Land Advocate Elizabeth Beall Banks Dies

By Patricia Sullivan
The Washington Post
Wednesday, January 19, 2005

Elizabeth Beall Banks, 93, a teacher and land advocate who sold her family's 138-acre farm to Johns Hopkins University for its Rockville biotechnology research center, died of pneumonia Jan. 17 at her home on the farm. 

Miss Banks, who had taught for 36 years in the Montgomery County grade and junior high schools, sold the property for $5 million in 1989, a fraction of its real value. The only conditions were that the school replace her drafty old house with a modest new home, where she could live and raise her 80 head of Black Angus cattle until she died. The university could develop 30 acres as long as trees buffered her from the development, she agreed. 

"She loved this land so much.
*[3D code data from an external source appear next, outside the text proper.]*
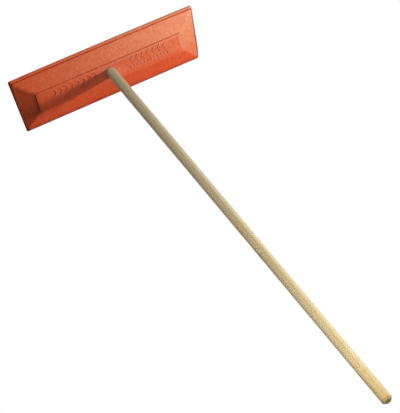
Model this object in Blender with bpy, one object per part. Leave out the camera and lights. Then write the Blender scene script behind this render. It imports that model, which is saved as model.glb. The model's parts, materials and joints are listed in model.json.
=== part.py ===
"""Roof snow rake: hollow two-shell blade on a straight wooden pole.

The blade frame has X along the blade, Y up the blade and Z out of its front face, with z = 0
on the raised front panel. The pole frame has Z along the pole, which leaves the front and
leans towards -Y. The rake rests on the ground on the blade's back lower edge and the pole's
far end, the pole running towards world -Y. Sizes are in millimetres.
"""
import math

import bmesh
import bpy
from mathutils import Matrix, Vector

MM = 0.001                 # metres in a millimetre

# ------------------------------------------------------------- blade outline
BLADE_W_TOP = 610.0
BLADE_W_BOTTOM = 584.0
BLADE_H = 176.0            # from the upper edge to the datum of the lower rim
BOTTOM_OUT = 2.8           # how far the lower rim's roll stands past that datum
EDGE_CROWN = 1.2           # bow of the upper edge
CORNER_R = 5.0
FACE_RISE = 18.0           # raised panel above the foot of the slopes
RIM_DEPTH = 12.0           # foot of the slopes above the back face
BACK_Z = -(FACE_RISE + RIM_DEPTH)
BACK_ROUND = 1.5           # rounding of the outline at the back face
SINK_START = 46.0          # distance below y = 0 where the lower rim starts to sink

# raised flat panel in the middle of the front
PANEL_W = 486.0
PANEL_H = 60.4
PANEL_Y = -2.7
PANEL_R = 5.0
STEP = 2.9                 # height of the panel above the head of the slopes
STEP_W = 2.4               # width of the step, with the crease at its foot

# rim widths, from the foot of the slopes to the outline
RIM_TOP = 8.0
RIM_SIDE = 7.5
RIM_BOTTOM = 7.6
FLANGE = 3.0               # front shell's edge outside the slopes
SEAM = 1.2                 # open seam between the two shells
SEAM_OUT = FLANGE + SEAM   # outer wall of the seam, from the foot of the slopes
SKIN = 3.3                 # thickness of the front shell
FIT_GAP = 0.3

# loop subdivision
ARC_STEPS = 5
SIDE_STEPS = (12, 6, 12, 6)     # upper, -X, lower and +X sides

# ---------------------------------------------------------------- back shell
FLOOR = 6.0
LEDGE_OUT = 0.3            # inner wall, outside the foot of the slopes
BEAD_CHAMFER = 0.8         # at the inner edge of the rim's bead
BEAD_FLAT = 1.6            # flat top of the bead, before it rolls over
BEAD_DROP = 5.0            # fall of the roll, from the bead to the side wall

POCKET_DEPTH = 3.2
POCKET_R = 6.0
POCKET_W = 70.0
POCKET_H = 67.0
POCKET_PITCH = 76.0
POCKET_X = 81.0            # centre of the innermost pockets
POCKET_Y = 36.5

# ---------------------------------------------------------------------- pole
POLE_D = 30.2              # at the blade
POLE_TIP_D = 29.2          # at the far end
POLE_L = 1524.0
POLE_IN = 58.0             # length held in the socket
POLE_OUT = POLE_L - POLE_IN
POLE_LEAN = math.radians(12.0)
POLE_Y = -1.5              # where its axis crosses the front panel
TIP_CHAMFER = 5.0
POLE_FULL_END = POLE_OUT - TIP_CHAMFER - 1.2   # last full-diameter ring before the tip
POLE_BORE_R = 3.5
POLE_BORE_L = 46.0

# socket moulded on the back shell
SOCKET_R = 19.6
SOCKET_BORE_R = POLE_D / 2 + FIT_GAP
SOCKET_FLOOR = -(POLE_IN + FIT_GAP)
SOCKET_END = SOCKET_FLOOR - 4.0
SOCKET_CHAMFER = 1.2
GUSSET_T = 4.0
GUSSET_BURY = 2.0          # gusset foot inside the shell
GUSSET_EDGE = 3.0          # gusset height at its ends
GUSSET_H = 23.0            # gusset height at the socket

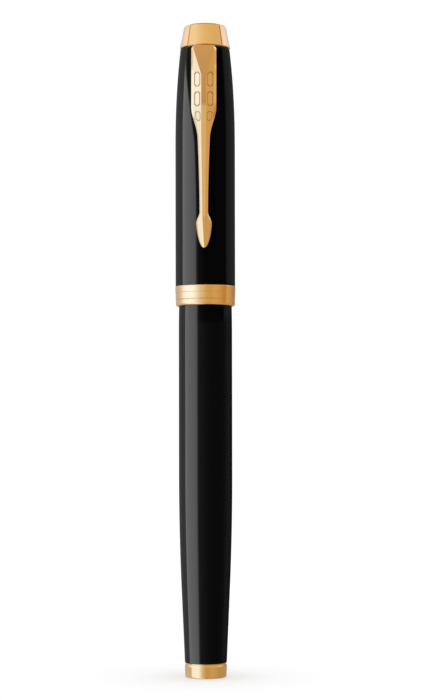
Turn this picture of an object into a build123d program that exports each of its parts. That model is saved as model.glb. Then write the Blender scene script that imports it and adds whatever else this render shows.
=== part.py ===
from build123d import *

import os

# Capped rollerball pen, standing on the flat end of its barrel. Millimetres, +Z up the pen.
# The origin is the centre of the flat end, and the clip faces -Y.
# Lengths chain upwards from that end through the refill to the crown, and radii chain outwards
# from the refill to the cap, so a piece always follows the pieces that it fits.

# ---------------------------------------------------------------- driving sizes: refill
refill_length = 111.0
refill_radius = 3.0
refill_wall = 0.2
refill_flange = 1.0
refill_neck_radius = 2.0
refill_neck_length = 10.0
refill_neck_taper = 0.4
refill_nose_radius = 1.5
refill_nose_length = 3.35
refill_tip_length = 4.0
wick_radius = 0.5
wick_clearance = 0.1
reservoir_end_gap = 0.5
ball_radius = 0.35
ball_clearance = 0.015
ball_show = 0.2
socket_wall = 0.1
tip_base_radius = 1.15
tip_neck_radius = 0.8
tip_neck_rise = 0.7
tip_cone_length = 1.6
tip_seat_depth = 1.5
plug_flange = 1.6
plug_depth = 3.0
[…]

We all agreed it would never be sold to a developer. When Johns Hopkins came along, we felt it was a great opportunity for all of us," said her sister, Beulah B. Newell. 
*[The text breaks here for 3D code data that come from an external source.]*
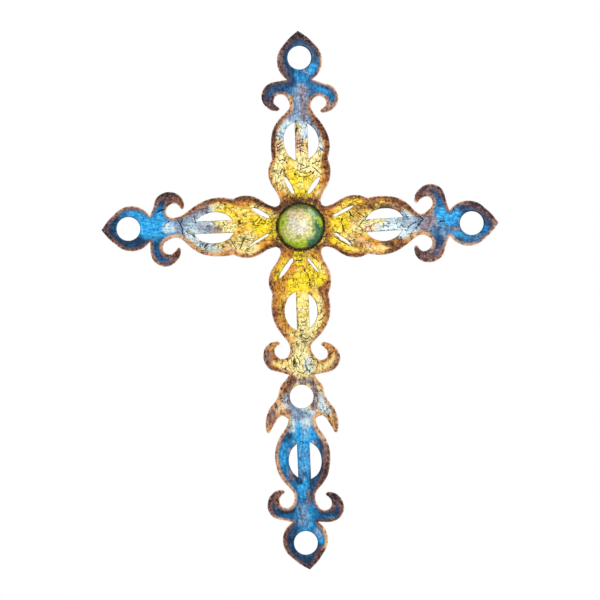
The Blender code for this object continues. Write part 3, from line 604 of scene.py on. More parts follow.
class CutLines:
    """The closed lines along which the plate was cut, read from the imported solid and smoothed.

    Attributes:
        loops: Each line's points, the outer one first, with the steel on the left.
    """

    CORNER_TURN = math.radians(38)
    FINE_STEP = 0.12

    def __init__(self, mesh: bpy.types.Mesh, level: float, step: float) -> None:
        """Traces the lines.

        Args:
            mesh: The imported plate.
            level: The height on its walls at which they are traced, in metres along Y.
            step: The distance between the points that are wanted.
        """
        lines = [self._smoothed(line, step) for line in self._traced(mesh, level)]
        lines.sort(key=lambda line: -abs(self._area(line)))
        self.loops = [
            line if (self._area(line) > 0) == (number == 0) else line[::-1]
            for number, line in enumerate(lines)
        ]

    @staticmethod
    def _area(line: np.ndarray) -> float:
        """Gives the area inside a closed line, above zero if it runs anticlockwise."""
        x, y = line.T
        return float((x * np.roll(y, -1) - np.roll(x, -1) * y).sum() / 2)

    @staticmethod
    def _traced(mesh: bpy.types.Mesh, level: float) -> list[np.ndarray]:
        """Follows the mesh's edges at one height.

        Args:
            mesh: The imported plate.
            level: The height, in metres along Y.

        Returns:
            Each closed line's corners.
        """
        links: dict[Place, set[Place]] = {}
        for edge in mesh.edges:
            ends = [mesh.vertices[i].co for i in edge.vertices]
            if all(abs(end.y - level) < 0.01 * MM for end in ends):
                a, b = ((round(end.x / MM, 3), round(end.z / MM, 3)) for end in ends)
                links.setdefault(a, set()).add(b)
                links.setdefault(b, set()).add(a)
        lines = []
        while links:
            here = next(iter(links))
            line = []
            while here is not None:
                line.append(here)
                nearby = links.pop(here)
                here = next((place for place in sorted(nearby) if place in links), None)
            lines.append(np.array(line))
        return lines

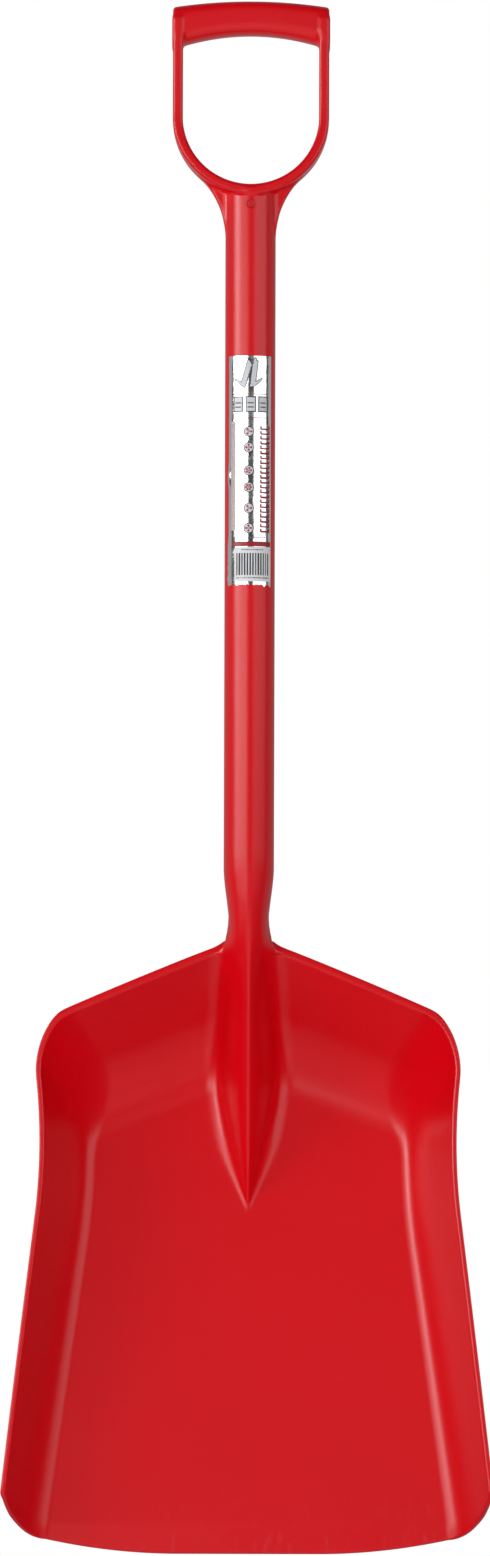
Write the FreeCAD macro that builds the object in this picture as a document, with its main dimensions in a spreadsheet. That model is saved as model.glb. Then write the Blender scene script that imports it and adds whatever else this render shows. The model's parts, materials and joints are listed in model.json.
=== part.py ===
import FreeCAD, Part
import math
import os

# Grain scoop shovel, lying on its back as it rests on level ground: the heel of the blade and the
# back of the D-grip touch the ground and the hollow of the blade faces up. +Y runs from the
# front edge of the blade to the hand bar, +X is the width, +Z is up. Millimetres and degrees.

V = FreeCAD.Vector
X_AXIS = V(1, 0, 0)
Z_AXIS = V(0, 0, 1)
ORIGIN = V(0, 0, 0)

SIZES = [
    # shaft: a straight round tube, stepped down at the blade end
    ("shaft_diameter", 36), ("shaft_bore", 25), ("shaft_length", 445),
    ("spigot_diameter", 22), ("spigot_length", 32), ("gas_bore", 10),
    ("joint_clearance", 0.1), ("bore_floor", 12),
    # D-grip: a U strap on a short round collar, with webs that blend it into the collar
    ("strap_outer_half", 56), ("strap_thickness", 7.2), ("strap_depth", 30),
    ("strap_end", 166), ("bend_centre", 87), ("collar_overlap", 3.3), ("web_depth", 12),
    ("web_radius", 62), ("web_top", 43), ("grip_spigot_length", 36), ("gas_bore_end", 30),
    ("tenon_diameter", 11), ("tenon_length", 8),
    # hand bar: an arched tube between the two ends of the strap
    ("bar_diameter", 25.5), ("bar_wall", 4.5), ("bar_bow", 6.4), ("bar_centre", 157.5),
    # plug that closes the hole through which the hollow handle is blown
    ("plug_diameter", 6.8), ("plug_length", 13), ("plug_from_seam", 23.5), ("plug_recess", 0.4),
    # labels on the shaft
    ("label_from_seam", 195), ("label_length", 165), ("label_wrap", 111), ("label_film", 0.25),
    ("code_length", 26), ("code_wrap", 92), ("code_from_end", 2.5), ("code_film", 0.15),
    # neck of the blade
    ("neck_length", 56), ("neck_width", 28), ("neck_depth", 37), ("shaft_lift", 12.5),
    ("neck_from_edge", 433), ("neck_above_floor", 84), ("neck_overlap", 22),
    ("neck_fullness", 0.7),
    # pan: floor outline, side walls, heel and V-shaped back wall
    ("pan_wall", 3.5), ("waist_half", 114.3), ("waist_from_edge", 300), ("floor_waist_radius", 500),
    ("upper_waist_radius", 400), ("floor_splay", 8.2), ("upper_splay", 10.9), ("side_draft", 22.5),
    ("upper_level", 120), ("floor_shoulder", 18), ("upper_shoulder", 60),
    ("back_margin_low", 54), ("back_margin_high", 98),
    ("heel_from_edge", 345), ("heel_radius", 62), ("back_lean", 34), ("sweep_angle", 22),
    ("crease_radius", 12), ("front_wall_height", 47), ("rear_wall_height", 77),
    ("front_wall_station", 40), ("rear_wall_station", 437),
    ("front_straight", 157), ("front_setback", 10), ("front_corner", 30), ("front_half_width", 173.5),
    # ridge that carries the neck down on to the floor
    ("ridge_tip", 256), ("ridge_tip_height", 1.2), ("ridge_crest_radius", 6), ("ridge_base", 40),
    # how far tools and blanks run past what they cut or join
    ("overrun", 1), ("front_overrun", 60),
]

# shares: blanks past the pan's outline, ridge crest to half width, ridge foot into the wall
BLANK_SHARE = 1.5
CREST_SHARE = 0.6
FOOT_SHARE = 0.7
CREST_LIFT = 1.05
# faces of the pan's blank: at least this much sideways, or this much downwards
SIDE_FACING = 0.5
DOWN_FACING = 0.3
# neck stations as shares of its length: end of the round part, shoulder, waist
NECK_ROUND = 0.15
NECK_SHOULDER = 0.55
NECK_WAIST = 0.92

# ridge stations: share of the way from the tip to the neck, and half width at the foot
RIDGE_STATIONS = [(0.0, 1.6), (0.12, 11.8), (0.29, 20.4), (0.52, 26.8), (0.66, 25.4), (0.92, 19.7),
                  (1.02, 15)]

doc = FreeCAD.newDocument("grain_scoop_shovel")
sheet = doc.addObject("Spreadsheet::Sheet", "Sizes")
for row, (alias, value) in enumerate(SIZES, start=1):
    sheet.set("A%d" % row, alias)
    sheet.set("B%d" % row, str(value))
    sheet.setAlias("B%d" % row, alias)
doc.recompute()


def size(alias):
    """Value of one named size, in millimetres or degrees."""
    return float(sheet.get(alias))


def polygon_face(points):
    """Flat face through the points, closed back to the first."""
    return Part.Face(Part.makePolygon(points + [points[0]]))


# ---------------------------------------------------------------- placements

def heel_centre():
    """Centre of the heel bend in the blade's own frame, as (along, above)."""
    return size("heel_from_edge"), size("pan_wall") + size("heel_radius")


def seam_point():
    """Where the shaft meets the blade's neck, as (along, above) in the blade's own frame."""
    lift = math.radians(size("shaft_lift"))
    along = size("neck_from_edge") + size("neck_length") * math.cos(lift)
    above = size("neck_above_floor") + size("neck_length") * math.sin(lift)
    return along, above


def rest_tilt():
    """Angle between the blade's floor and the ground when heel and D-grip both touch it."""
    lift = math.radians(size("shaft_lift"))
    seam_along, seam_above = seam_point()
    reach = size("shaft_length") + size("strap_end")
    drop = size("strap_depth") / 2
    end_along = seam_along + reach * math.cos(lift) + drop * math.sin(lift)
    end_above = seam_above + reach * math.sin(lift) - drop * math.cos(lift)
    heel_along, heel_above = heel_centre()
    run = end_along - heel_along
    rise = end_above - heel_above
    return math.degrees(math.atan2(rise, run) + math.asin(heel_above / math.hypot(run, rise)))


def blade_placement():
    """From the blade's own frame to the lying shovel."""
    return FreeCAD.Placement(ORIGIN, FreeCAD.Rotation(X_AXIS, -rest_tilt()))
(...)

The farm, known as Belward, had been in her family since the mid-1800s, purchased by her great-grandfather, Ignatius Beall Ward. Miss Banks, who was born on her family's farm in Howard County, moved to the Rockville farm at age 15, when a tornado ruined her father's farm. 

She attended Maryland State Teachers College at Towson (now Towson University) and began teaching at the Rockville Academy in 1931, when it housed the county's primary grades. She continued to teach in the county's grade schools, and in later years she taught junior high school students with special needs. She retired in 1967. 

Each day after school, she would change into her overalls and ride a horse or drive a tractor. She baled hay, shoveled out the horse stalls and fed and watered the cattle. The family's Brown Swiss dairy cows gave the richest milk in the county, she bragged. 

Miss Banks inherited most of the farm in 1958 from her mother and an aunt who lived in Canada. The aunt, knowing how much she loved the land, trusted her to keep the farm from commercial and residential development. 

She once threatened trespassing developers with a shotgun. Another time, she erected a 6-by-12-foot sign urging commuters stuck in traffic to complain to county officials, whose phone numbers she helpfully provided in large type. When bulldozers started to knock down trees in the wooded buffer she depended on, she and a friend hugged the century-old tree trunks and blocked the dozer. 

She sold the land to Johns Hopkins because she admired the university. Some of its male students wooed her when she was a young woman. Her mother was treated at its medical center when her lung cancer was diagnosed in 1962.

One of the conditions Elizabeth Beall Banks put on the sale of her land to Johns Hopkins was that she be able to stay on the land and raise her 80 head of Black Angus cattle until she died. 

So when some of the trees in her buffer were knocked down, she got a stop-work order. "It breaks my heart," she told a Washington Post reporter in 2001. "When they started cutting down those trees, it was like they might as well have put a knife in my heart." The dispute was settled, and Montgomery County, which acquired some of the land from the university, planted more trees in the buffer. 

Miss Banks, who continued to farm the land until her death, set up a scholarship fund for Johns Hopkins medical students, and greeted her own former students, who would stop by the farm from time to time with their children. The children, her sister said, loved to visit the Black Angus, the two miniature horses and the donkey. Miss Banks was a longtime member of the Maryland Farm Bureau. 

The 30 developed acres are now home to Human Genome Sciences Inc. The land, some of which will be retained as open space, is set aside for research and academic development, said Dennis O'Shea, a Johns Hopkins spokesman. 

"Miss Banks was an extremely generous person and she had vision for the future of this property," O'Shea said. "She has been a very important part of the history of Montgomery County and her gift will be an important part of its future, as well."